**Stated problem**
Give back, unchanged, the line with "Keep writing the", the line with "# # A keel-billed toucan on its perch", and every line between them, and no other line.

**Source records**
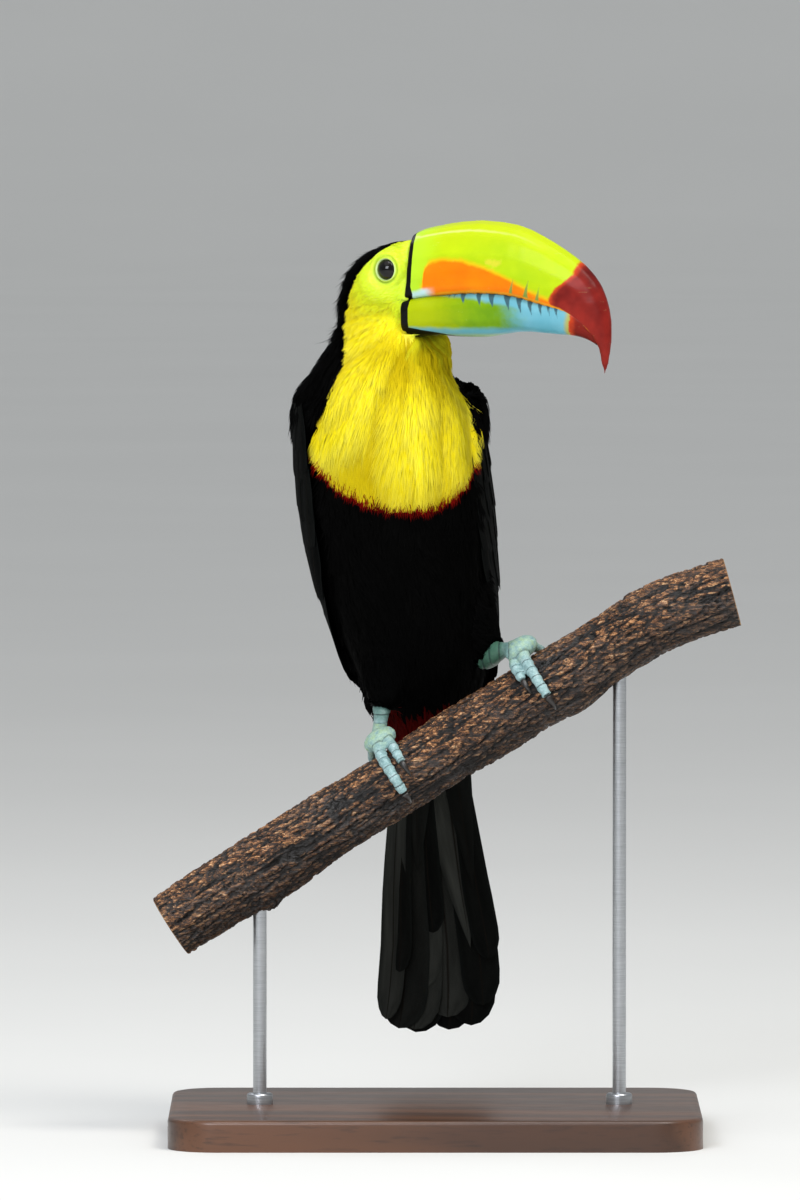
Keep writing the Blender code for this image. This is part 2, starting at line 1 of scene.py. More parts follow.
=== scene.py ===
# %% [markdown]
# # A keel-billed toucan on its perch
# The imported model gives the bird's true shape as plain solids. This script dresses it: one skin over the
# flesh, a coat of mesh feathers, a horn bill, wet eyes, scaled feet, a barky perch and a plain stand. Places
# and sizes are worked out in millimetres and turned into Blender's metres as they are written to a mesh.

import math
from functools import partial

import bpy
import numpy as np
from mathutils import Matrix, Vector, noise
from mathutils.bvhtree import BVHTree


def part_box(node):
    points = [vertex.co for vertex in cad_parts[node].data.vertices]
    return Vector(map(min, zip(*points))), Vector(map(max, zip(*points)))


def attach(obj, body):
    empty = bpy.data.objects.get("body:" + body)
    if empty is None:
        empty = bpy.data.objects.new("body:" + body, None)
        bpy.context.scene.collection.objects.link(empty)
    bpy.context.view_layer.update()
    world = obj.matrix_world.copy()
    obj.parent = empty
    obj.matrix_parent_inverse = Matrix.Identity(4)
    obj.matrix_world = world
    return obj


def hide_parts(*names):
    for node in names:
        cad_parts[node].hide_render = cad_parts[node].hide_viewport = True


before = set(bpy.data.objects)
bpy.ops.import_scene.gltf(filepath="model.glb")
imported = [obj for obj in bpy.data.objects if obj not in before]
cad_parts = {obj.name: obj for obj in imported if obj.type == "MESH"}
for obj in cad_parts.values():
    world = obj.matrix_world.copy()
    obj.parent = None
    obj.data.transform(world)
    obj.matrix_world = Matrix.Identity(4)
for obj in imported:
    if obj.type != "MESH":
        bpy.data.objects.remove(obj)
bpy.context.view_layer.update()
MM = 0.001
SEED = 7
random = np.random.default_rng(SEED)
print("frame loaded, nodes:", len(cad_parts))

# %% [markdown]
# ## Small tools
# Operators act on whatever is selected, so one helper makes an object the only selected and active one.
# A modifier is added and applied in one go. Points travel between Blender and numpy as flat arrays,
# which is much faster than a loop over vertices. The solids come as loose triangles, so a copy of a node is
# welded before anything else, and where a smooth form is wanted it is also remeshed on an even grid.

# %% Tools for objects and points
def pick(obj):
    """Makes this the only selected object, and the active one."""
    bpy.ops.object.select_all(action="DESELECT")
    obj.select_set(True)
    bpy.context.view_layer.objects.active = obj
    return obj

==

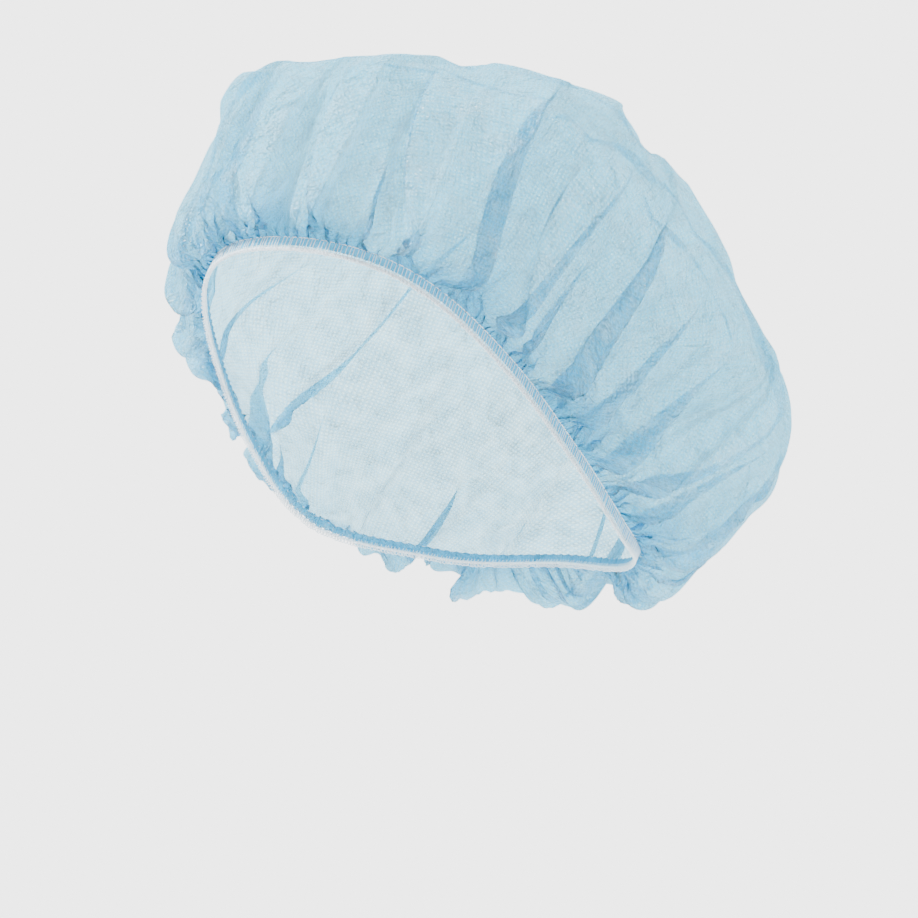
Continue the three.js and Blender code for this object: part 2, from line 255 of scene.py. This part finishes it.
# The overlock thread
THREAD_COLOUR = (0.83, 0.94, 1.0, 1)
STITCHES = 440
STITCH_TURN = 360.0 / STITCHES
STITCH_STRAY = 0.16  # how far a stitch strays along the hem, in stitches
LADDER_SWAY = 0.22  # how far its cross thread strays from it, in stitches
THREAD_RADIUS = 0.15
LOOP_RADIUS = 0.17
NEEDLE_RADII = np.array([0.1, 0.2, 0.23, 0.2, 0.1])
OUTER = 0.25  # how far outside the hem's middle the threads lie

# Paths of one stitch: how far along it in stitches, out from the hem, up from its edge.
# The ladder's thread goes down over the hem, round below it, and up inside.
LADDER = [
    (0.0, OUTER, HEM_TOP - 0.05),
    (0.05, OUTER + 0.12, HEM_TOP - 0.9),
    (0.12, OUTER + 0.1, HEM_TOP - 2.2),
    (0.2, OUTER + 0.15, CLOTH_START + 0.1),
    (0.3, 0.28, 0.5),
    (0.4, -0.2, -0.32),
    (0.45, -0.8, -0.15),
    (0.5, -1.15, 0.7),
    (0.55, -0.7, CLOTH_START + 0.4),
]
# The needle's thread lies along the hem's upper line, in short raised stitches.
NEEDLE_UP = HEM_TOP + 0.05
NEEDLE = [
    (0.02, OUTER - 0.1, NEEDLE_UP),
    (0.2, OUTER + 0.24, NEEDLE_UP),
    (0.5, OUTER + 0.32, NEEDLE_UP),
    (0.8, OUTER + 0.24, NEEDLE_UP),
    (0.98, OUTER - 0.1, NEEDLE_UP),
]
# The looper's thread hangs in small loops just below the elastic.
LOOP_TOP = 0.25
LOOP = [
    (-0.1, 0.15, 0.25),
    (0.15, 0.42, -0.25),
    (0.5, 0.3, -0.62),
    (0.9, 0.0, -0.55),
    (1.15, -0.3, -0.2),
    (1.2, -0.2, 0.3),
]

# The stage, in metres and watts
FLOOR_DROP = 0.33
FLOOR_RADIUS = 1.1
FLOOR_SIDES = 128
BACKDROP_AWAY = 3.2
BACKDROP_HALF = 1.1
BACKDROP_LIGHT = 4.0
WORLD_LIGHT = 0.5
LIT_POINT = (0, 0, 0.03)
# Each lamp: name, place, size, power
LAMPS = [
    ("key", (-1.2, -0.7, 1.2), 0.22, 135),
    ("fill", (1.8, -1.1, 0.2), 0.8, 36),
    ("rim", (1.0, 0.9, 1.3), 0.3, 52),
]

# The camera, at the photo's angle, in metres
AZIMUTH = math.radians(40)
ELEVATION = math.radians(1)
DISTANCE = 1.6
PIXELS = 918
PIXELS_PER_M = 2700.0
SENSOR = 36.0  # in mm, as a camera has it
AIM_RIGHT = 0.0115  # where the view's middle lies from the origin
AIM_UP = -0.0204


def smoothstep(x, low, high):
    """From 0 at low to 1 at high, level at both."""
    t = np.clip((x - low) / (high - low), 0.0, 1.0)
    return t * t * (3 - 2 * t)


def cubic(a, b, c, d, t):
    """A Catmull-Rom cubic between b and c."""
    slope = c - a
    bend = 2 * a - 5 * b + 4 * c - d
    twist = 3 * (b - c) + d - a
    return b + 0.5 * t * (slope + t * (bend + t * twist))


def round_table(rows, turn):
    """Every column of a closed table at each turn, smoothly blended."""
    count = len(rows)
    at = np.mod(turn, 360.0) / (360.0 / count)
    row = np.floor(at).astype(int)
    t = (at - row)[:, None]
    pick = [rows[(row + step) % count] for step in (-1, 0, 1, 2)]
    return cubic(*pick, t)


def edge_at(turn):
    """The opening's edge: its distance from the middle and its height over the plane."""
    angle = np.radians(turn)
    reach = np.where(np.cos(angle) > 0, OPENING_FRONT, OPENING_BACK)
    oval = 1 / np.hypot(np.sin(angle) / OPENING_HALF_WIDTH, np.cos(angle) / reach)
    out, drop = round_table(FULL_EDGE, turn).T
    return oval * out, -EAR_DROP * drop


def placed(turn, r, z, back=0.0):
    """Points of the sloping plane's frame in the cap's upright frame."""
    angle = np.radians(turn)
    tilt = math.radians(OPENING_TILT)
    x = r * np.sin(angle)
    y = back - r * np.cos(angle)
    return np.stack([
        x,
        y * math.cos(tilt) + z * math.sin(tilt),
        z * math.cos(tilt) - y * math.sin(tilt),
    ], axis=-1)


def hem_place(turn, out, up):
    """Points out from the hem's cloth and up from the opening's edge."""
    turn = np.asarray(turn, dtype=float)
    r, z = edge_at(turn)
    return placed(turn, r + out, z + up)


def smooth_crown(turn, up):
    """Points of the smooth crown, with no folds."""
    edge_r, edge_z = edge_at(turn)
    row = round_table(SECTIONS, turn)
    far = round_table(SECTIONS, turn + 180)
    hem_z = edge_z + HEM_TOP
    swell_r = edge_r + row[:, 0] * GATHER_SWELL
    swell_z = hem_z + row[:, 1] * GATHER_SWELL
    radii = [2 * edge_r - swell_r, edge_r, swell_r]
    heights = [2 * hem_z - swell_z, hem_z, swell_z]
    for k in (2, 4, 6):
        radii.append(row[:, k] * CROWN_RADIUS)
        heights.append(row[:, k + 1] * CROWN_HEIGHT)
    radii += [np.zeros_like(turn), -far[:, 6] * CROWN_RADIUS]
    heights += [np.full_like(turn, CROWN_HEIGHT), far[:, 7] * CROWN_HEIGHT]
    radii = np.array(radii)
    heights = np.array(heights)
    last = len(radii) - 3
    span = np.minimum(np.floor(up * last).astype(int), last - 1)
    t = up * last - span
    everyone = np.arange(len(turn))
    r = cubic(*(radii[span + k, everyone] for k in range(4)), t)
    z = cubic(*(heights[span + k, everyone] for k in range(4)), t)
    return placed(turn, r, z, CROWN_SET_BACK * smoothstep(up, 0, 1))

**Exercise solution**
Keep writing the Blender code for this image. This is part 2, starting at line 1 of scene.py. More parts follow.
=== scene.py ===
# %% [markdown]
# # A keel-billed toucan on its perch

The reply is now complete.